(YOUR GOAL): Return the count of lines with the string "bodies" in them, and nothing else.

(DATASET CONTENT):
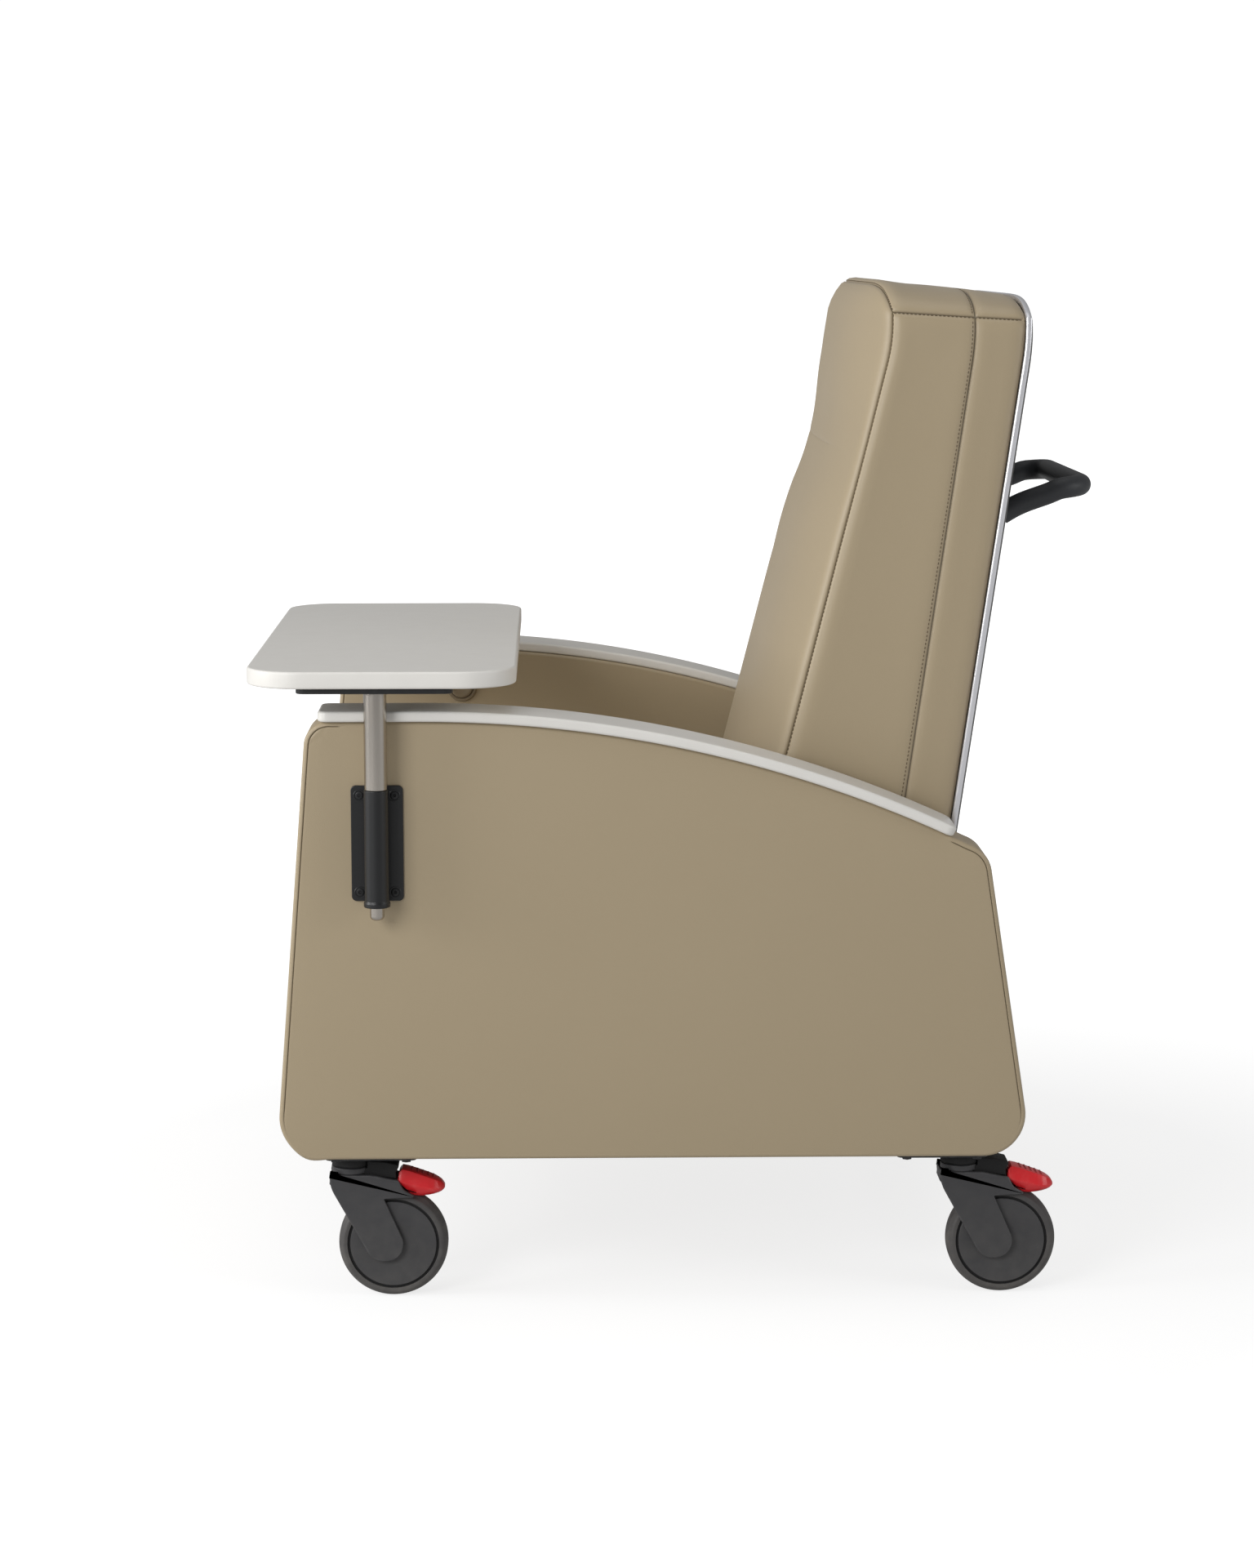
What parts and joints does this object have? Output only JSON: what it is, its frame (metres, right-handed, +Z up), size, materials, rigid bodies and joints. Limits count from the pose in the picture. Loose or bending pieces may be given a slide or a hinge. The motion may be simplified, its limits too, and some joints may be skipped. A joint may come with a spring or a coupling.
{
  "type": "patient recliner chair",
  "caption": "Upholstered patient recliner with curved armrests, reclining back with push handle, raising legrest, swing-away side tray and braked swivel casters.",
  "frame": {"origin": "on the floor, under the middle of the chair's bounding box at rest", "axes": "+Z up; the chair faces -Y; +X is the sitter's left, where the tray's post stands"},
  "size_m": [0.829, 0.9698, 1.1508],
  "materials": {
    "vinyl_panel": "matt taupe upholstery vinyl over a padded slab",
    "cushion_vinyl": "matt taupe upholstery vinyl over foam",
    "solid_surface": "satin off-white solid surface",
    "frame_steel": "dark powder coat",
    "stainless": "brushed along its length",
    "black_steel": "satin black powder coat",
    "board": "bare plywood",
    "pale_trim": "satin extruded strip",
    "shell_plastic": "dark moulded shell with a fine grain",
    "handle_paint": "charcoal powder coat with a fine texture",
    "taupe_plastic": "satin moulded plastic",
    "caster_plastic": "charcoal nylon with a fine grain",
    "tyre": "matt grey polyurethane",
    "pedal_red": "satin red nylon"
  },
  "bodies": {
    "chassis": {"side_panel_left": "vinyl_panel", "side_panel_right": "vinyl_panel", "armrest_left": "solid_surface", "armrest_right": "solid_surface", "base_frame": "frame_steel", "rear_panel": "vinyl_panel", "seat_deck": "board", "seat_cushion": "cushion_vinyl", "legrest_pin_left": "stainless", "legrest_pin_right": "stainless", "recline_pin_left": "stainless", "recline_pin_right": "stainless", "tray_bracket": "black_steel", "bracket_screw_1": "black_steel", "bracket_screw_2": "black_steel", "bracket_screw_3": "black_steel", "bracket_screw_4": "black_steel", "release_bezel": "taupe_plastic", "front_left_caster_plate": "frame_steel", "front_right_caster_plate": "frame_steel", "rear_left_caster_plate": "frame_steel", "rear_right_caster_plate": "frame_steel"},
    "back": {"back_cushion": "cushion_vinyl", "back_shell": "shell_plastic", "back_trim": "pale_trim", "push_handle": "handle_paint", "back_board": "board", "recline_plate_left": "frame_steel", "recline_plate_right": "frame_steel", "back_cross_tube": "frame_steel"},
    "legrest": {"legrest_cushion": "cushion_vinyl", "legrest_board": "board", "legrest_plate_left": "frame_steel", "legrest_plate_right": "frame_steel"},
    "gas_cylinder": {"gas_spring_cylinder": "black_steel"},
    "gas_rod": {"gas_spring_rod": "stainless"},
    "release": {"release_button": "taupe_plastic"},
    "tray": {"tray_top": "solid_surface", "tray_plate": "black_steel", "tray_post": "stainless"},
    "front_left_swivel": {"front_left_fork": "caster_plastic", "front_left_axle": "stainless"},
    "front_left_wheel": {"front_left_tyre": "tyre", "front_left_wheel_hub": "caster_plastic"},
    "front_left_pedal": {"front_left_brake_pedal": "pedal_red"},
    "front_right_swivel": {"front_right_fork": "caster_plastic", "front_right_axle": "stainless"},
    "front_right_wheel": {"front_right_tyre": "tyre", "front_right_wheel_hub": "caster_plastic"},
    "front_right_pedal": {"front_right_brake_pedal": "pedal_red"},
    "rear_left_swivel": {"rear_left_fork": "caster_plastic", "rear_left_axle": "stainless"},
    "rear_left_wheel": {"rear_left_tyre": "tyre", "rear_left_wheel_hub": "caster_plastic"},
    "rear_left_pedal": {"rear_left_brake_pedal": "pedal_red"},
    "rear_right_swivel": {"rear_right_fork": "caster_plastic", "rear_right_axle": "stainless"},
    "rear_right_wheel": {"rear_right_tyre": "tyre", "rear_right_wheel_hub": "caster_plastic"},
    "rear_right_pedal": {"rear_right_brake_pedal": "pedal_red"}
  },
  "joints": [
    {"name": "back_recline", "type": "hinge", "parent": "chassis", "child": "back", "pos_m": [-0.0205, 0.111, 0.44], "axis": [-1, 0, 0], "range_deg": [0, 45]},
    {"name": "legrest_lift", "type": "hinge", "parent": "chassis", "child": "legrest", "pos_m": [-0.0205, -0.404, 0.36], "axis": [-1, 0, 0], "range_deg": [0, 80]},
    {"name": "gas_spring_tilt", "type": "hinge", "parent": "chassis", "child": "gas_cylinder", "pos_m": [-0.0205, -0.244, 0.27], "axis": [1, 0, 0], "range_deg": [0, 2.5]},
    {"name": "gas_spring_extend", "type": "slide", "parent": "gas_cylinder", "child": "gas_rod", "axis": [0, 0.9606, 0.278], "range_m": [-0.049, 0]},
    {"name": "release_press", "type": "slide", "parent": "chassis", "child": "release", "axis": [-1, 0, 0], "range_m": [0, 0.0025], "stiffness_N_per_m": 600},
    {"name": "tray_swing", "type": "hinge", "parent": "chassis", "child": "tray", "pos_m": [0.388, -0.342, 0.597], "axis": [0, 0, 1], "range_deg": [0, 180]},
    {"name": "front_left_caster_swivel", "type": "hinge", "parent": "chassis", "child": "front_left_swivel", "pos_m": [0.3125, -0.3785, 0.1667], "axis": [0, 0, 1], "continuous": true},
    {"name": "front_left_wheel_roll", "type": "hinge", "parent": "front_left_swivel", "child": "front_left_wheel", "pos_m": [0.3125, -0.331, 0.06211], "axis": [1, 0, 0], "continuous": true},
    {"name": "front_left_brake_lift", "type": "hinge", "parent": "front_left_swivel", "child": "front_left_pedal", "pos_m": [0.3125, -0.317, 0.1445], "axis": [1, 0, 0], "range_deg": [0, 12]},
    {"name": "front_right_caster_swivel", "type": "hinge", "parent": "chassis", "child": "front_right_swivel", "pos_m": [-0.3535, -0.3785, 0.1667], "axis": [0, 0, 1], "continuous": true},
    {"name": "front_right_wheel_roll", "type": "hinge", "parent": "front_right_swivel", "child": "front_right_wheel", "pos_m": [-0.3535, -0.331, 0.06211], "axis": [1, 0, 0], "continuous": true},
    {"name": "front_right_brake_lift", "type": "hinge", "parent": "front_right_swivel", "child": "front_right_pedal", "pos_m": [-0.3535, -0.317, 0.1445], "axis": [1, 0, 0], "range_deg": [0, 12]},
    {"name": "rear_left_caster_swivel", "type": "hinge", "parent": "chassis", "child": "rear_left_swivel", "pos_m": [0.3125, 0.3185, 0.1667], "axis": [0, 0, 1], "continuous": true},
    {"name": "rear_left_wheel_roll", "type": "hinge", "parent": "rear_left_swivel", "child": "rear_left_wheel", "pos_m": [0.3125, 0.366, 0.06211], "axis": [1, 0, 0], "continuous": true},
    {"name": "rear_left_brake_lift", "type": "hinge", "parent": "rear_left_swivel", "child": "rear_left_pedal", "pos_m": [0.3125, 0.38, 0.1445], "axis": [1, 0, 0], "range_deg": [0, 12]},
    {"name": "rear_right_caster_swivel", "type": "hinge", "parent": "chassis", "child": "rear_right_swivel", "pos_m": [-0.3535, 0.3185, 0.1667], "axis": [0, 0, 1], "continuous": true},
    {"name": "rear_right_wheel_roll", "type": "hinge", "parent": "rear_right_swivel", "child": "rear_right_wheel", "pos_m": [-0.3535, 0.366, 0.06211], "axis": [1, 0, 0], "continuous": true},
    {"name": "rear_right_brake_lift", "type": "hinge", "parent": "rear_right_swivel", "child": "rear_right_pedal", "pos_m": [-0.3535, 0.38, 0.1445], "axis": [1, 0, 0], "range_deg": [0, 12]}
  ],
  "couplings": [
    {"joint": "gas_spring_tilt", "follows": "back_recline", "ratio": 0.0507},
    {"joint": "gas_spring_extend", "follows": "back_recline", "m_per_rad": -0.0605}
  ]
}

(SOLVED EXERCISE): 2